Advance payment or loans from banks are not work or repayment cues. They are the rewards and reinforcers. To say that they are the “starting gun” and mere cues is as preposterous as maintaining that dolphins perform because they find whistles and hand gestures immensely satisfying.
Like all forms of insight, understanding advance-reward cannot easily be modeled in SR behaviorist terms, if at all. That’s why it is never mentioned or, as a minimum, is a consequence of their silence on the subject.
An HR Blunder
Think about this very carefully: What is a leading—if not the leading—paradigm of human resource management and modern psychology (with all of the attendant talk of incentives, rewards, behavioral management, etc.) omits recognition, understanding and utilization of a uniquely human capacity: the capacity to be paid in advance and to borrow.

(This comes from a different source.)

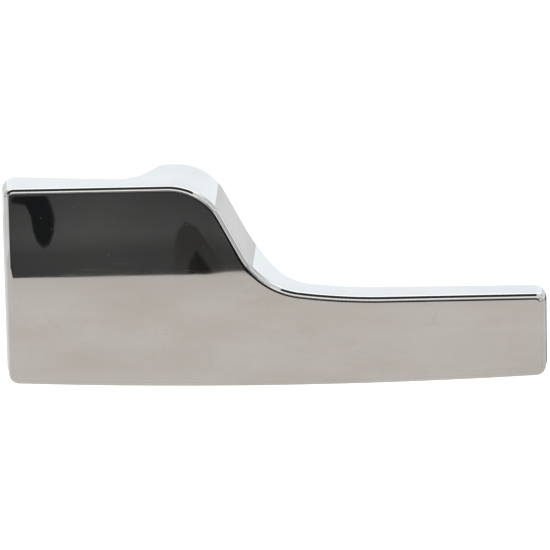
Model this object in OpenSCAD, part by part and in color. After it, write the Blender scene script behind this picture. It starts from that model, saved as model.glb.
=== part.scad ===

(It would be interesting to see how human lending translates into SR paradigms. I suspect the best approximation to a bank manager’s loan among lab mice is what they would call, if they could speak, “sharing”. )
In its zeal to reduce men to mice and mice to machines, extreme SR behaviorism slammed mice and men onto a Procrustean bed and chopped off the human capacity for advance reinforcement, gestalt perception, other forms of interpretation, and all our basic instincts and compelling drives. To Procrustes credit, it can be said that at least he occasionally stretched, rather than only diminished humans.
As for the mice, whether or not they too are capable of reinforcement in advance is not clear. Try giving a pet mouse some cheese. If it then rolls up into a soft sleepy ball, you will be free to speculate that it has interpreted the cheese as payment in advance for a sleep show….
…that would perfectly mimic the response pattern of some Watson-trained lawyers on retainer.